Dinner Deferred

After a visit to the pharmacy in Milford on Sea, Jackie and I took a forest drive.

As we entered the narrow Shotts Lane at a point at which it has no passing space we approached a cyclist speaking with two pedestrians standing across the centre strip which doubles as a grass and weed bed because any vehicle’s wheels have perforce to span it. The bicycle and the three people hugged the hedgerow in order for is to wave as we passed by.

Further along, Jackie sat in the car on someone’s drive while I walked back to take this shot. Twice I needed to follow the example of this trio as I squeezed myself against the shrubbery.
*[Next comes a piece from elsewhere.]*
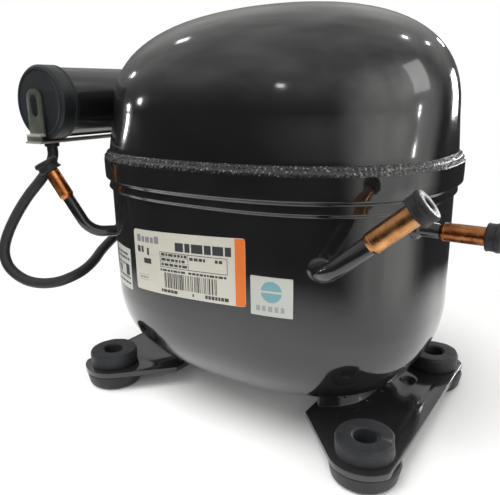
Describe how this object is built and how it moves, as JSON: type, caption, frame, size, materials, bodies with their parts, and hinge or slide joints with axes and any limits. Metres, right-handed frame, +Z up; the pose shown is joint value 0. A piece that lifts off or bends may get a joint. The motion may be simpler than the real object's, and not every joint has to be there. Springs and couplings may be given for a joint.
{
  "type": "hermetic reciprocating compressor",
  "caption": "Welded oval steel shell on rubber feet with bent tube stubs, terminal box, start capacitor and a sprung motor and piston pump inside.",
  "frame": {"origin": "centre of the rectangle of mounting holes, on the plane the feet stand on", "axes": "+Z up along the crankshaft; X along the long side of the hole rectangle and of the oval shell, +X at the end with the suction and discharge stubs; -Y is the side with the labels"},
  "size_m": [0.2688, 0.1666, 0.2124],
  "materials": {
    "shell_paint": "gloss black",
    "weld": "blackened, rippled",
    "plate_paint": "gloss black",
    "foot_rubber": "matte",
    "tube_paint": "gloss black",
    "copper": "warm copper",
    "plug_rubber": "matte",
    "label": "satin paper",
    "terminal_steel": "satin",
    "glass_seal": "clear green",
    "fence": "gloss black",
    "cover_plastic": "satin",
    "wire_steel": "bright wire",
    "screw_zinc": "zinc plated",
    "coil": "enamelled copper wire",
    "plunger_steel": "ground",
    "can_plastic": "smooth",
    "boot_rubber": "matte",
    "bracket_zinc": "yellow passivated zinc",
    "lead": "matte",
    "casting": "machined",
    "lamination": "laminated",
    "alloy": "cast",
    "gasket": "matte",
    "polymer": "natural",
    "bearing": "satin"
  },
  "bodies": {
    "shell": {"lower_shell": "shell_paint", "upper_shell": "shell_paint", "weld_bead": "weld", "base_plate_left": "plate_paint", "base_plate_right": "plate_paint", "foot_front_left": "foot_rubber", "foot_front_right": "foot_rubber", "foot_back_left": "foot_rubber", "foot_back_right": "foot_rubber", "suction_tube": "tube_paint", "suction_connector": "copper", "discharge_tube": "tube_paint", "discharge_connector": "copper", "process_tube": "tube_paint", "process_connector": "copper", "rating_label": "label", "square_sticker": "label", "side_label": "label", "terminal_cup": "terminal_steel", "terminal_glass": "glass_seal", "terminal_pins": "terminal_steel", "terminal_fence": "fence", "terminal_cover": "cover_plastic", "ground_screw": "screw_zinc", "relay_case": "cover_plastic", "relay_coil": "coil", "overload_protector": "cover_plastic", "capacitor_can": "can_plastic", "capacitor_boot": "boot_rubber", "capacitor_bracket": "bracket_zinc", "bracket_screw": "screw_zinc", "capacitor_lead": "lead", "spring_studs": "terminal_steel", "cluster_block": "polymer"},
    "pump": {"crankcase": "casting", "stator_core": "lamination", "stator_windings": "coil", "stator_bolts": "screw_zinc", "valve_plate": "plunger_steel", "gaskets": "gasket", "cylinder_head": "alloy", "head_bolts": "screw_zinc", "suction_muffler": "polymer", "discharge_loop": "copper", "thrust_washer": "bearing", "spring_caps": "polymer", "suspension_springs": "wire_steel"},
    "crank": {"crankshaft": "plunger_steel", "rotor": "lamination", "oil_pickup": "wire_steel"},
    "piston": {"piston": "casting", "wrist_pin": "plunger_steel"},
    "rod": {"connecting_rod": "alloy"},
    "suction_cap": {"suction_plug": "plug_rubber"},
    "discharge_cap": {"discharge_plug": "plug_rubber"},
    "process_cap": {"process_plug": "plug_rubber"},
    "bail": {"cover_bail": "wire_steel"},
    "armature": {"relay_plunger": "plunger_steel"}
  },
  "joints": [
    {"name": "pump_float", "type": "slide", "parent": "shell", "child": "pump", "axis": [0, 0, 1], "range_m": [-0.0015, 0.0015], "stiffness_N_per_m": 40000, "springref_m": 0.0012, "deforming": ["suspension_springs"]},
    {"name": "crank_spin", "type": "hinge", "parent": "pump", "child": "crank", "pos_m": [-0.01, 0.005, 0.1], "axis": [0, 0, 1], "continuous": true},
    {"name": "piston_slide", "type": "slide", "parent": "pump", "child": "piston", "axis": [1, 0, 0], "range_m": [-0.023, 0]},
    {"name": "rod_swing", "type": "hinge", "parent": "piston", "child": "rod", "pos_m": [0.0465, 0.005, 0.158], "axis": [0, 0, 1], "range_deg": [-14.5, 14.5]},
    {"name": "suction_plug_pull", "type": "slide", "parent": "shell", "child": "suction_cap", "axis": [0.7536, 0.1339, 0.6435], "range_m": [0, 0.03]},
    {"name": "discharge_plug_pull", "type": "slide", "parent": "shell", "child": "discharge_cap", "axis": [1, 0, 0], "range_m": [0, 0.03]},
    {"name": "process_plug_pull", "type": "slide", "parent": "shell", "child": "process_cap", "axis": [-0.3585, -0.2849, 0.889], "range_m": [0, 0.03]},
    {"name": "bail_swing", "type": "hinge", "parent": "shell", "child": "bail", "pos_m": [-0.088, 0.041, 0.073], "axis": [0.4431, 0.8965, 0], "range_deg": [-80, 0]},
    {"name": "relay_lift", "type": "slide", "parent": "shell", "child": "armature", "axis": [0, 0, 1], "range_m": [0, 0.003]}
  ]
}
Then the original cyclist, offering a second photo opportunity, whizzed smiling past me.

Cud-chewing camouflaged cattle and calves blended with Bull Hill’s browning bracken.

As it is Dillon’s birthday today we wished to surprise him with a meal at Pilley’s

historic Fleur de Lys. I therefore entered the 11th century pub to make a booking. Unfortunately they do not offer food on Sunday night so this wasn’t possible. I also learned the very sad news that the comparatively new management who took over just as the first Covid lockdown was imposed, and are now faced with the current catastrophic cost of living crisis, will be leaving after about two months. Consequently we will have to postpone our grandson-in-law’s introduction.

Tonight’s dinner was deferred.

Black Looks

This afternoon we visited Elizabeth to have a look at her work on a camellia shrub on which she had sought Jackie’s advice yesterday, and to invite her to dinner this evening. She had done a good job and was pleased to accept the invitation.

On this drizzle-dismal day we drove through increasingly descending precipitation for a short while.

The usual group of Shetland ponies crossed Bull Hill in search of fresh pasturage among the gorse and heather. I got a bit wet wandering amongst them.

Virginia creeper draped over trees blended well with the fence around the land attached to the ramshackle house on Pilley Street.

Alongside School Lane, Portmore, a small flock of Valais Blacknose sheep, a German breed originating in the Valais area of Switzerland, did their best to keep their prized wool dry.

Smoke from a garden bonfire drifted across Hundred Lane, the origin of which I imagine being the Old English subdivision of a county or shire. These divisions had their own courts, and sometimes the term was applied to the court itself.

The Oxford English Dictionary states that the origin of the word ‘hundred’ is exceedingly obscure and that very diverse opinions have been given as to its origin. ’It has been regarded as denoting simply a division of a hundred hides of land; as the district which furnished a hundred warriors to the host; as representing the original settlement of the hundred warriors; or as composed of a hundred hides, each of which furnished a single warrior’ (Stubbs Const. Hist. I. v. §45).

’It is certain that in some instances the hundred was deemed to contain exactly 100 hides of land’ (F. W. Maitland).

As to the extent of the hide itself, the dictionary offers that ‘the general conclusion seems to be that it is equal to 120 acres although the area of the acre may vary.’

This evening the three of us dined on Jackie’s hot and spicy paprika pork; boiled new potatoes; crunchy carrots, cauliflower, and broccoli; and tender runner beans with which the Culinary Queen drank Hoegaarden, Elizabeth Hop House Lager, and I Séguret Cotes du Rhone Villages 2019.